As a chronicler of Oakland’s history, Moss has observed what followed the lost of business opportunities for blacks as they declined as a significant and reckoning factor in urban areas. “That imperative no longer exists. No one will protest loudly if the number of contracts are not awarded.”

Moss says the deepest concern about what is happening to Oakland is with the older generation “who lived the experience in the 60s, 70s and 80s. I am aware of how integral those generations were to forming the character of those cities.”

Those contributions led to what Moss describes as “a large and vociferous population that would raise a significant amount of fuss regarding City Hall and politics. When that is no longer, there’s less of an urgency of response.”

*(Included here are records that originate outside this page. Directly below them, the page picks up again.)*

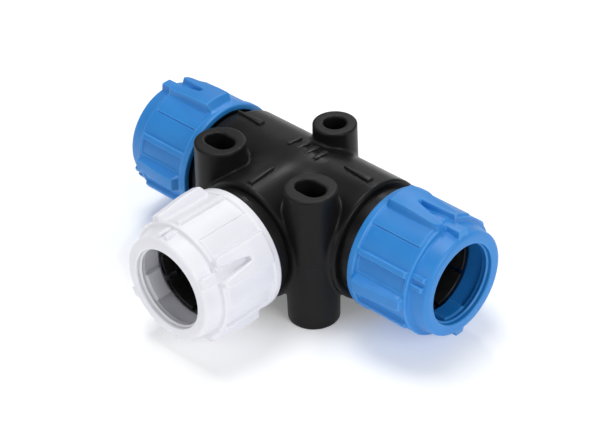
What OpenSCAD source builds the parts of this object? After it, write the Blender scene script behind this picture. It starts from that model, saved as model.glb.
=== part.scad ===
// Equal tee fitting for 22 mm pipe: a black moulded body with three threaded necks,
// and on each neck a ribbed coupling nut over a grab wedge, a grab ring and two seals.
// Frame: the foot plane of the fixing bosses is z = 0, the pair of slots is centred on
// the origin, the run lies along X and the branch points towards -Y. Millimetres.

/* [Pipe and sockets] */
// Outside diameter of the pipe
pipe_d = 22; // [21.8:0.1:22.1]
// Radial gap between the pipe and its socket
pipe_gap = 0.15; // [0.1:0.01:0.2]
// Diameter of the waterway between the sockets
waterway_d = 15.5; // [13:0.5:16]
// Distance from a nut's base in to the pipe stop
stop_depth = 14; // [13:0.5:14]
// Distance from a nut's base in to the floor of the seal chamber
chamber_depth = 3.5; // [3.5:0.1:4]
// Diameter of the seal chamber
chamber_d = 26.8; // [26.8:0.1:27]

/* [Body] */
// Outside diameter of the run and branch tubes
tube_d = 35.8; // [34.5:0.1:36]
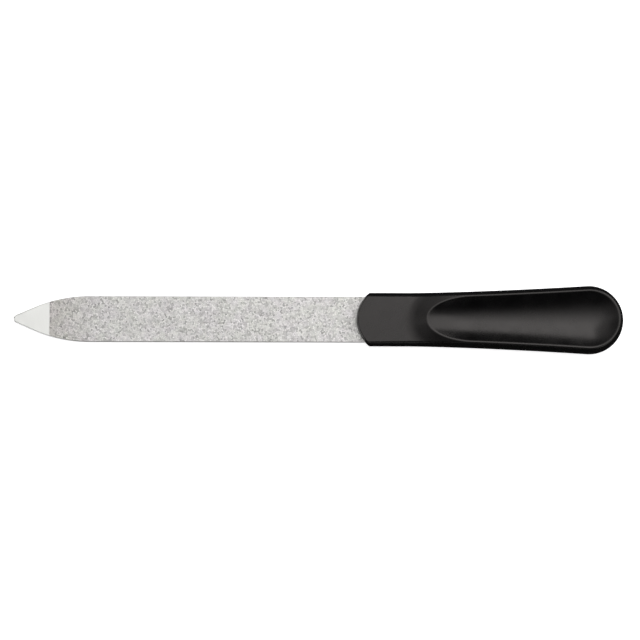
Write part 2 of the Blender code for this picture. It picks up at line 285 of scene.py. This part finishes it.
def mix(tree, kind, first, second):
    """A node that mixes two colours, each a socket or a plain colour, and its result."""
    made = tree.nodes.new("ShaderNodeMix")
    made.data_type = "RGBA"
    made.blend_type = kind
    inputs = [socket for socket in made.inputs if socket.type == "RGBA"]
    for socket, colour in zip(inputs, (first, second)):
        if isinstance(colour, tuple):
            socket.default_value = (*colour, 1.0)
        else:
            tree.links.new(colour, socket)
    return made, next(socket for socket in made.outputs if socket.type == "RGBA")


def blend(tree, share, first, second):
    made, result = mix(tree, "MIX", first, second)
    tree.links.new(share, made.inputs["Factor"])
    return result


def multiplied(tree, first, second):
    made, result = mix(tree, "MULTIPLY", first, second)
    made.inputs["Factor"].default_value = 1.0
    return result


def bump(tree, shader, height, strength):
    made = tree.nodes.new("ShaderNodeBump")
    made.inputs["Strength"].default_value = strength
    made.inputs["Distance"].default_value = BUMP_DEPTH
    tree.links.new(height, made.inputs["Height"])
    tree.links.new(made.outputs["Normal"], shader.inputs["Normal"])


def black_plastic():
    """Black moulded plastic with a satin, faintly grained surface."""
    made, tree, shader = node_material("black_plastic_satin")
    grain = noise(tree, PLASTIC_GRAIN_SCALE, detail=3)
    cloud = noise(tree, PLASTIC_CLOUD_SCALE, detail=2)
    shader.inputs["IOR"].default_value = PLASTIC_IOR
    shader.inputs["Specular Tint"].default_value = (*PLASTIC_TINT, 1.0)
    roughness = remap(tree, cloud, PLASTIC_CLOUD_RANGE, PLASTIC_ROUGHNESS)
    tree.links.new(roughness, shader.inputs["Roughness"])
    tree.links.new(blend(tree, cloud, *PLASTIC_COLOURS), shader.inputs["Base Color"])
    bump(tree, shader, grain, PLASTIC_GRAIN_STRENGTH)
    return made


def polished_steel():
    """Bright polished steel with fine grinding lines across the blade."""
    made, tree, shader = node_material("polished_steel_bright")
    lines = noise(tree, STEEL_LINE_SCALE, detail=3, stretch=STEEL_LINE_STRETCH)
    cloud = noise(tree, STEEL_CLOUD_SCALE, detail=2)
    shader.inputs["Metallic"].default_value = 1.0
    tree.links.new(blend(tree, cloud, *STEEL_COLOURS), shader.inputs["Base Color"])
    tree.links.new(remap(tree, lines, STEEL_LINE_RANGE, STEEL_ROUGHNESS), shader.inputs["Roughness"])
    bump(tree, shader, lines, STEEL_LINE_STRENGTH)
    return made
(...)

Dr. William Frey, a senior fellow and renown demographer at the Brookings Institution in his published work The New Great Migration: Black Americans’ Return to the South, 1965-2000, detailed this ongoing statistical redistribution and wisely noted that “while we have yet to fully appreciate its implications on economic, political and race relations fronts, future research should examine the importance of this development not only for the South but also for the places African Americans are leaving behind in increasing numbers.”

Dr. Orlando Patterson, the John Cowles Professor of Sociology at Harvard, says it’s too early to know what the impact will be. “How many of the businesses did the have? Were they business people?” Like Moss, he ponders broader issues. “I wonder if that culture hasn’t already begun to erode with the movement of the middle class out of those communities.” For anyone studying this recent migratory phenomena in Patterson’s opinion, “It’s a complex matter.”